Until late early 2019 anyway. That was when Shebeen became The Connecticut Brewery Collective. Of course, since this is Shebeen we’re talking about, nothing was as it seemed. Or least no one knew what was really going on. I do know that the smaller minority owners were given options and those I knew simply opted to be bought out. They all lost money on the deal, but none wanted anything to do with the brewery most had long forgotten about by this time.
Years of emails from Visco claiming abject poverty, repeated claims of insolvency and bankruptcy had worn them down. Then, magically, Visco went and bought himself another brewery: Foolproof Brewing just over the Rhode Island border. What’s funny is that many were confused, no one even cared anymore. We were all completely and utterly exhausted by anything having to do with Shebeen.

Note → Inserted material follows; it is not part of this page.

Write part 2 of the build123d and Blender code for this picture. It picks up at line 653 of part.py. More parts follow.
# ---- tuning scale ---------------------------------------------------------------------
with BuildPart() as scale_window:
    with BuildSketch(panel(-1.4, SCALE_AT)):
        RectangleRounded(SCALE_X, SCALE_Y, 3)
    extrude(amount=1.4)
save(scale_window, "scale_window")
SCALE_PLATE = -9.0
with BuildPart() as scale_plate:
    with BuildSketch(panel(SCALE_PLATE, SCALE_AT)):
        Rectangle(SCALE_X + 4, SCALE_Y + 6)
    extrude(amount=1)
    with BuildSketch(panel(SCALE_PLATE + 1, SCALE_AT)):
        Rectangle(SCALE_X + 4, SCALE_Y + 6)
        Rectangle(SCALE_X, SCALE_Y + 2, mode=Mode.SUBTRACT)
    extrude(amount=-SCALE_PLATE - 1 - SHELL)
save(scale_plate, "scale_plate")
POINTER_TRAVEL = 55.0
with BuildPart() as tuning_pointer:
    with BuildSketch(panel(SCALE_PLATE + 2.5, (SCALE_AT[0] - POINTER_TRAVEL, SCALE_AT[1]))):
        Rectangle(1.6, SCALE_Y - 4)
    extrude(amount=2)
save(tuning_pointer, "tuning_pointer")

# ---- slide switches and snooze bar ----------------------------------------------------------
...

The Collective, however, was still Shebeen. It brewed and sold Shebeen and the same smattering of small label contract brands. It claimed to be “woman owned” which would have meant that Visco sold his baby?
To this day, no one knows. No one cares. There was a rumor that it’s actually bank owned. Or was bank owned and some developer bought it for cheap and that she’s a she. What we do know is the Collective failed and closed in early 2022 before re-opening a few months later as Velvet Libations. Which also sold Shebeen beer. I think. I forget.

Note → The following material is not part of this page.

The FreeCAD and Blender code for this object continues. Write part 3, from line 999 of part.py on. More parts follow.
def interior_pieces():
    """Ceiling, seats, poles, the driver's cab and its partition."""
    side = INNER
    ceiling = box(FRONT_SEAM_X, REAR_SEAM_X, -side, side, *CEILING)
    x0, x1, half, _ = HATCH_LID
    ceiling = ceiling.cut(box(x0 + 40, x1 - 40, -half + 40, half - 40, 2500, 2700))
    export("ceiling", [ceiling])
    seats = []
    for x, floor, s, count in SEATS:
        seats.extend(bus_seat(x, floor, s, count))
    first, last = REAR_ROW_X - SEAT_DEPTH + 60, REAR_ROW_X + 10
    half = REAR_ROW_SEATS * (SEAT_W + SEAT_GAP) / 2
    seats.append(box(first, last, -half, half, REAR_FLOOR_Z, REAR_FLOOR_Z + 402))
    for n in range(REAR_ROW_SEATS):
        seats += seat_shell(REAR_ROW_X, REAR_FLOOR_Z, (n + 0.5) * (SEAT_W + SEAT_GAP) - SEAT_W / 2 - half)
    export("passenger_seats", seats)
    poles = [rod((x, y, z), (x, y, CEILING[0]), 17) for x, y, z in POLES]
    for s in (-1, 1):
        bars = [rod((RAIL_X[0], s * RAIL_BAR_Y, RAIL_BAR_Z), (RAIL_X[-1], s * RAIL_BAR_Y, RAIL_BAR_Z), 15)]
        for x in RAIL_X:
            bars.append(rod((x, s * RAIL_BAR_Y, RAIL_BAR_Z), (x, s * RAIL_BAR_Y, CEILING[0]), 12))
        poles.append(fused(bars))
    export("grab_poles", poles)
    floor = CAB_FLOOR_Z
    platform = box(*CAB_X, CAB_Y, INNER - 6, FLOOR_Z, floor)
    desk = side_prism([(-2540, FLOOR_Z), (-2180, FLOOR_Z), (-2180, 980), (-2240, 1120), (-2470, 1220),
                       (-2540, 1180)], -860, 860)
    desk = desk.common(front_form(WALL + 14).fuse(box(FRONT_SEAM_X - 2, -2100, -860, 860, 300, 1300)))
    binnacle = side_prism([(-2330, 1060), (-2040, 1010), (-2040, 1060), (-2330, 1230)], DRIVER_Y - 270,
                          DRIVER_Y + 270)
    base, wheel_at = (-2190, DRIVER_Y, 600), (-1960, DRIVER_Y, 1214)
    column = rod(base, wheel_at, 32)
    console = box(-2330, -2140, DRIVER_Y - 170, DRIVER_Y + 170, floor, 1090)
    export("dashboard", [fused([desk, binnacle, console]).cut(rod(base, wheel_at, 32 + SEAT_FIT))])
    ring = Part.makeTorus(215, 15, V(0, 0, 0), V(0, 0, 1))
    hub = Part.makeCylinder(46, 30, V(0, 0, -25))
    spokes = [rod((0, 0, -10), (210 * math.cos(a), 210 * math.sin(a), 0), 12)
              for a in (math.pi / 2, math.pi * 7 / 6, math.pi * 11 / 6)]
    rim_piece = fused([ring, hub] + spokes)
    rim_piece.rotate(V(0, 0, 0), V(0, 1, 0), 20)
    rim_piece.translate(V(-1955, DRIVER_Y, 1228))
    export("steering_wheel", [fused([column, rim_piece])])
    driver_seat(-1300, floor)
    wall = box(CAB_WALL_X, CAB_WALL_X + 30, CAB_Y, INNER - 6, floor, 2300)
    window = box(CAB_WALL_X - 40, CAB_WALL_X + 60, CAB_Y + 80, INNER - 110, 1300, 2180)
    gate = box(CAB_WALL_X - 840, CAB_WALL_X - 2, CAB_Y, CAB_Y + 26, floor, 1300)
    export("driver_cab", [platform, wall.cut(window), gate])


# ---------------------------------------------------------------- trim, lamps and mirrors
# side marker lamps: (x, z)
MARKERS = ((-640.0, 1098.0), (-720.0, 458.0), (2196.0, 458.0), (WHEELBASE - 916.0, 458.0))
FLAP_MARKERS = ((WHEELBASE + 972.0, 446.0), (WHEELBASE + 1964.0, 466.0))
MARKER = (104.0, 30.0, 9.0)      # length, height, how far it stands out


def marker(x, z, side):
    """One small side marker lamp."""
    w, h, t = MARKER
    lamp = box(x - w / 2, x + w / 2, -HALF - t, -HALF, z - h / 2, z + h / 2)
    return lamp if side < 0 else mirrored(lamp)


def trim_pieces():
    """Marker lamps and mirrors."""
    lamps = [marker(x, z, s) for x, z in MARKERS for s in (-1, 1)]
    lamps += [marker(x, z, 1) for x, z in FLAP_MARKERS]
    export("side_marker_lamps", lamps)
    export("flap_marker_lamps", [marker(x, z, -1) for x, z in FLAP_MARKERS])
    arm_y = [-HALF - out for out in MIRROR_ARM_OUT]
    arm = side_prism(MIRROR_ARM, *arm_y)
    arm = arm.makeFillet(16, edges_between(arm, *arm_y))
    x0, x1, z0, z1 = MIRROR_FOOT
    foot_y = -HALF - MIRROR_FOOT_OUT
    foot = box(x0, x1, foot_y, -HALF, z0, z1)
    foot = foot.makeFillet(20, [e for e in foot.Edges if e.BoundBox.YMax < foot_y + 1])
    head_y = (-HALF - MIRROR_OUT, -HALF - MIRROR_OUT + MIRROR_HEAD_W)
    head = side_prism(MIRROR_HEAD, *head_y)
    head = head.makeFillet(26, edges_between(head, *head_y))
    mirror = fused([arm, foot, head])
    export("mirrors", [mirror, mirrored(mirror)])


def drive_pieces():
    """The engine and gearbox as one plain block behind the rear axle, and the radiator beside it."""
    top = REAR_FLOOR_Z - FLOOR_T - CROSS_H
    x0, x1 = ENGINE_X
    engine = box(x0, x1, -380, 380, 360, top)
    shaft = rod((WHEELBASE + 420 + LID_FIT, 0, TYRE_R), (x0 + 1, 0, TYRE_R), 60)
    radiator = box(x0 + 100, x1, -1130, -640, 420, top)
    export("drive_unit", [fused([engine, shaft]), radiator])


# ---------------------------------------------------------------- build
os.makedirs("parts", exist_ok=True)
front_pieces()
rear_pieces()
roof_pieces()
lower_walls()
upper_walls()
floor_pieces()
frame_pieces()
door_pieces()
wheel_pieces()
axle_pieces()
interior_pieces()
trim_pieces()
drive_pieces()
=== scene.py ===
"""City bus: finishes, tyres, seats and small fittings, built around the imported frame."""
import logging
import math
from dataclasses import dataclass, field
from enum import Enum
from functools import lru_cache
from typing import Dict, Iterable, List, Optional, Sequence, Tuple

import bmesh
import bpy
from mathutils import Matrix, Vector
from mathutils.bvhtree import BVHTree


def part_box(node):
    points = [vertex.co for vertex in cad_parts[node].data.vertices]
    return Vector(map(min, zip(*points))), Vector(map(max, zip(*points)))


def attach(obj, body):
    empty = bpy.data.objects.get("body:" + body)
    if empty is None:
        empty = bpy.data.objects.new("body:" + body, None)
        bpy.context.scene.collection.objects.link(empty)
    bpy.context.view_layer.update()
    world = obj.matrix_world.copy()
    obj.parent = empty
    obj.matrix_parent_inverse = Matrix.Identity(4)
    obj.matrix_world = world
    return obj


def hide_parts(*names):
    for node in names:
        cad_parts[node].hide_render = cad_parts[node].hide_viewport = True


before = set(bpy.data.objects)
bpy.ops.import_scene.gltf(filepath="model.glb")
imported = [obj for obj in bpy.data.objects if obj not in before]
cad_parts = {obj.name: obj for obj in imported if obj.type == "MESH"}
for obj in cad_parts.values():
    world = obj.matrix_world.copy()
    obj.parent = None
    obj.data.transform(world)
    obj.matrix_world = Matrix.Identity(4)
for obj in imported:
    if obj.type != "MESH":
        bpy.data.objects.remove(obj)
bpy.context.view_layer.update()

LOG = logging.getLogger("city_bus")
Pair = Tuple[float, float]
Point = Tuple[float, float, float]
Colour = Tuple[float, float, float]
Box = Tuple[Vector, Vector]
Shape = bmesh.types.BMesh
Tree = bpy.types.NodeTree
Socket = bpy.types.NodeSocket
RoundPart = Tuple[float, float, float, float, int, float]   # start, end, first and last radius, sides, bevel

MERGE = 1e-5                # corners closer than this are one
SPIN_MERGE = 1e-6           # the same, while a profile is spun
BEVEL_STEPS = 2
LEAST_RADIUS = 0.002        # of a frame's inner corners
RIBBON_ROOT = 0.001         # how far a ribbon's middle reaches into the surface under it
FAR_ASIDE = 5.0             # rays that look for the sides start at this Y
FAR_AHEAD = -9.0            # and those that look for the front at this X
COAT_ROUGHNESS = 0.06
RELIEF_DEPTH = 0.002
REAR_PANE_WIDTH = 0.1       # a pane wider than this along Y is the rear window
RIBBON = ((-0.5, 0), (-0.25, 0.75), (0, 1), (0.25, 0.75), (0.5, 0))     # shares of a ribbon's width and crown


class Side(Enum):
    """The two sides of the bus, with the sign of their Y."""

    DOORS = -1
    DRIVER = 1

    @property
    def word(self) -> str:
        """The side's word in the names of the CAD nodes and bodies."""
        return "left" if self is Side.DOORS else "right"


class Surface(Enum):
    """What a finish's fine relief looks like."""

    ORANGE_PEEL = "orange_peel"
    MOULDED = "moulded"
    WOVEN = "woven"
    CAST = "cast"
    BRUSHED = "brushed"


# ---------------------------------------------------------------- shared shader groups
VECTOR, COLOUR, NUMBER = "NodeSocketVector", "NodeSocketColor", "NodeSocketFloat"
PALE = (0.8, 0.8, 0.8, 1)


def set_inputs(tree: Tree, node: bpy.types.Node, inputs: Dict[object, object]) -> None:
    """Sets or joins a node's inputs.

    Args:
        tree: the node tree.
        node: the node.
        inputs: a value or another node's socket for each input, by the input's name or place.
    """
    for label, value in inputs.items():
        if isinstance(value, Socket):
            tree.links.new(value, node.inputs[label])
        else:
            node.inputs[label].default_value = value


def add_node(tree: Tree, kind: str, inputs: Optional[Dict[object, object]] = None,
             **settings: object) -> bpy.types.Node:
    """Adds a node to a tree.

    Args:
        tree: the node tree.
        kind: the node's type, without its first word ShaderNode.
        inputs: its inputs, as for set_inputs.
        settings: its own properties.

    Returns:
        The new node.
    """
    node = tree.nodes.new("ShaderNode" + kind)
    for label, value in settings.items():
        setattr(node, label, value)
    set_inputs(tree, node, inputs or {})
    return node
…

Velvet Libations couldn’t make the cursed building work either and only lasted six months.
And that, my friends, is that. Mystery, intrigue, and a whole lot of craziness went down at 1 Wolcott Road. From contract brands to soccer teams, from distributors to Beer Trails, from relationships to moonshine brands, almost everything Shebeen touched failed – and so, so much of it was public. Like, very public. It’s uncanny, really. Bad luck? Bad juju? Bad karma? Who knows. All I know is I will never write another word about this brewery and for that, I’m going to go have a drink. If you read all of this, you deserve three.